WORK INSTRUCTIONS: Reproduce all of the data exactly.

GIVEN DATA:
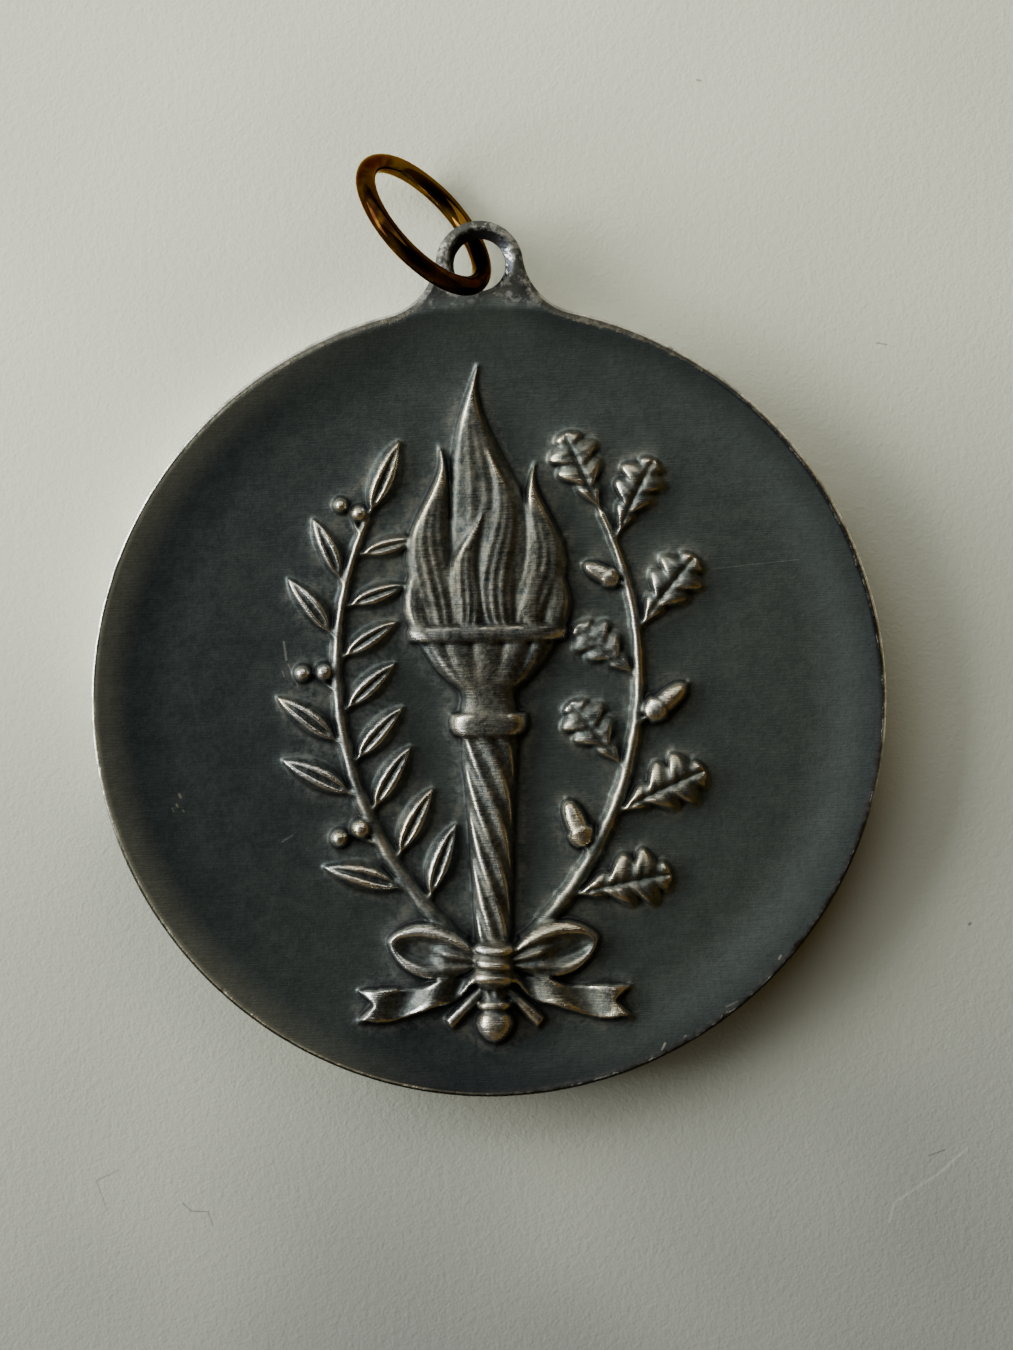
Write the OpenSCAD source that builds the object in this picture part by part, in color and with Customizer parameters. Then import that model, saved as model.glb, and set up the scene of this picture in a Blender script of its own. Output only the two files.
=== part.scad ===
/* [Disc] */
// Diameter of the disc
disc_d = 40; // [39:0.5:44]
// Thickness of the disc at its crest
disc_t = 3; // [2.8:0.1:4]
// Depth of the field below the crest
field_depth = 0.4; // [0.2:0.05:0.6]
// Diameter of the flat field
field_d = 35.6; // [35:0.1:36]
// Width of the bevel round each corner of the edge
edge_bevel = 0.15; // [0.1:0.01:0.25]

/* [Eyelet] */
// Outer diameter of the eyelet
eyelet_d = 4.4; // [4.2:0.1:5]
// Diameter of the hole through the eyelet
hole_d = 2.6; // [2.5:0.1:2.8]
// Height of the hole's centre above the disc's edge
hole_rise = 1.9; // [1.7:0.1:2.1]
// Thickness of the eyelet
eyelet_t = 1.3; // [1:0.05:1.4]
// How far the eyelet's face lies below the crest
eyelet_drop = 0.2; // [0.1:0.05:0.3]
// Rounding along the back edges of the eyelet
back_round = 0.45; // [0.4:0.05:0.45]
// Rounding along the front edges of the eyelet
front_round = 0.3; // [0.2:0.05:0.4]
// Radius of the hollow curve where each shoulder meets the disc
shoulder_r = 3.2; // [2.4:0.1:3.6]

/* [Jump ring] */
// Diameter of the wire
wire_d = 0.98; // [0.9:0.02:1]
// Outer diameter of the ring
ring_d = 8.8; // [8.6:0.1:9]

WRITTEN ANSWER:
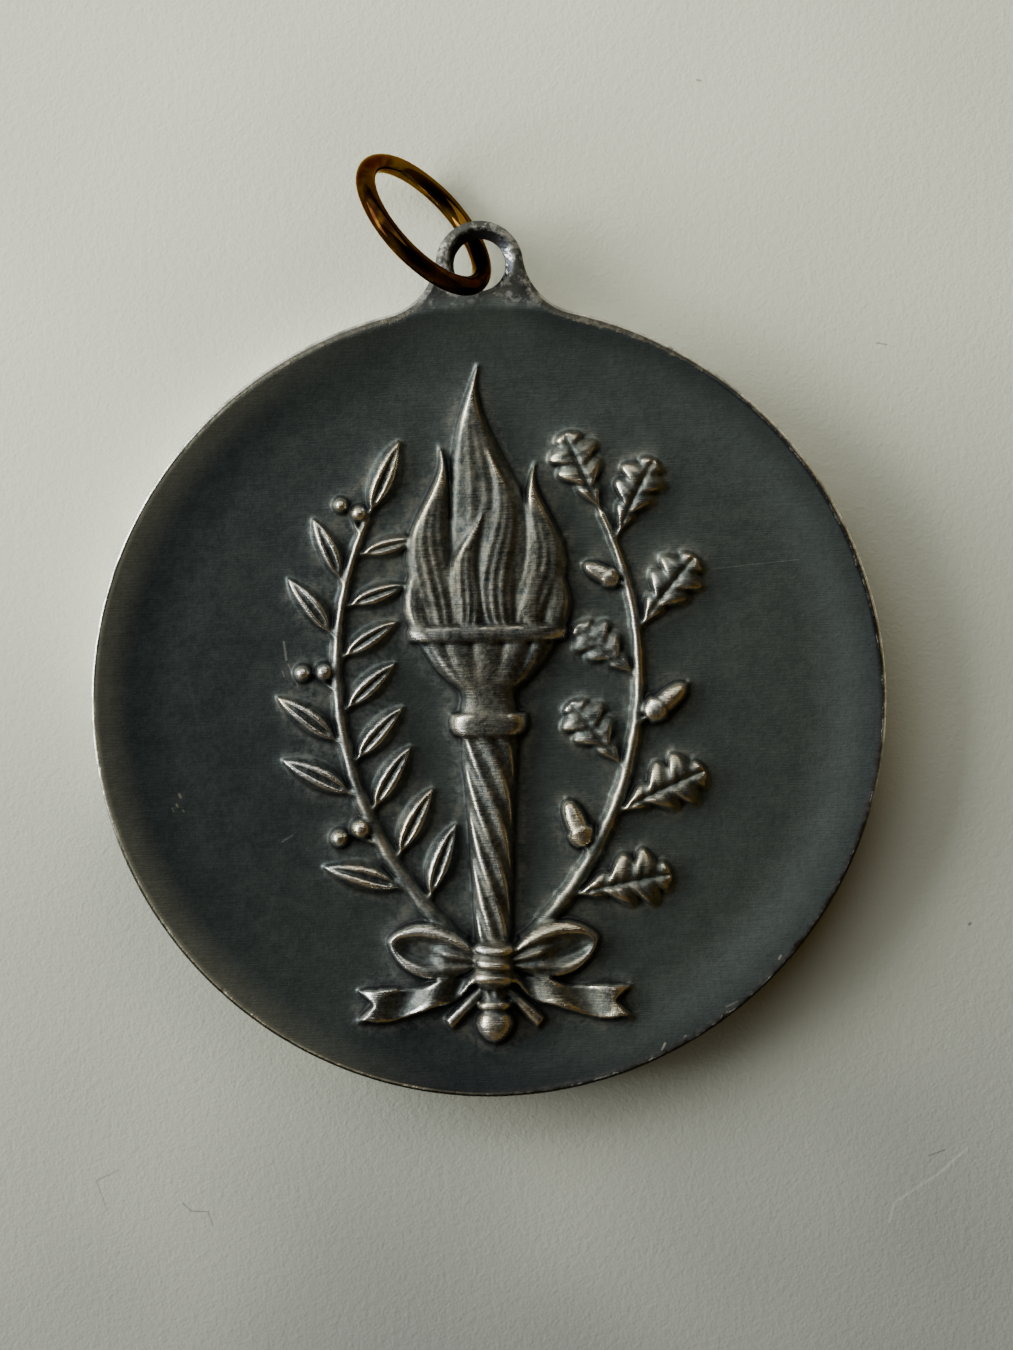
Write the OpenSCAD source that builds the object in this picture part by part, in color and with Customizer parameters. Then import that model, saved as model.glb, and set up the scene of this picture in a Blender script of its own. Output only the two files.
=== part.scad ===
/* [Disc] */
// Diameter of the disc
disc_d = 40; // [39:0.5:44]
// Thickness of the disc at its crest
disc_t = 3; // [2.8:0.1:4]
// Depth of the field below the crest
field_depth = 0.4; // [0.2:0.05:0.6]
// Diameter of the flat field
field_d = 35.6; // [35:0.1:36]
// Width of the bevel round each corner of the edge
edge_bevel = 0.15; // [0.1:0.01:0.25]

/* [Eyelet] */
// Outer diameter of the eyelet
eyelet_d = 4.4; // [4.2:0.1:5]
// Diameter of the hole through the eyelet
hole_d = 2.6; // [2.5:0.1:2.8]
// Height of the hole's centre above the disc's edge
hole_rise = 1.9; // [1.7:0.1:2.1]
// Thickness of the eyelet
eyelet_t = 1.3; // [1:0.05:1.4]
// How far the eyelet's face lies below the crest
eyelet_drop = 0.2; // [0.1:0.05:0.3]
// Rounding along the back edges of the eyelet
back_round = 0.45; // [0.4:0.05:0.45]
// Rounding along the front edges of the eyelet
front_round = 0.3; // [0.2:0.05:0.4]
// Radius of the hollow curve where each shoulder meets the disc
shoulder_r = 3.2; // [2.4:0.1:3.6]

/* [Jump ring] */
// Diameter of the wire
wire_d = 0.98; // [0.9:0.02:1]
// Outer diameter of the ring
ring_d = 8.8; // [8.6:0.1:9]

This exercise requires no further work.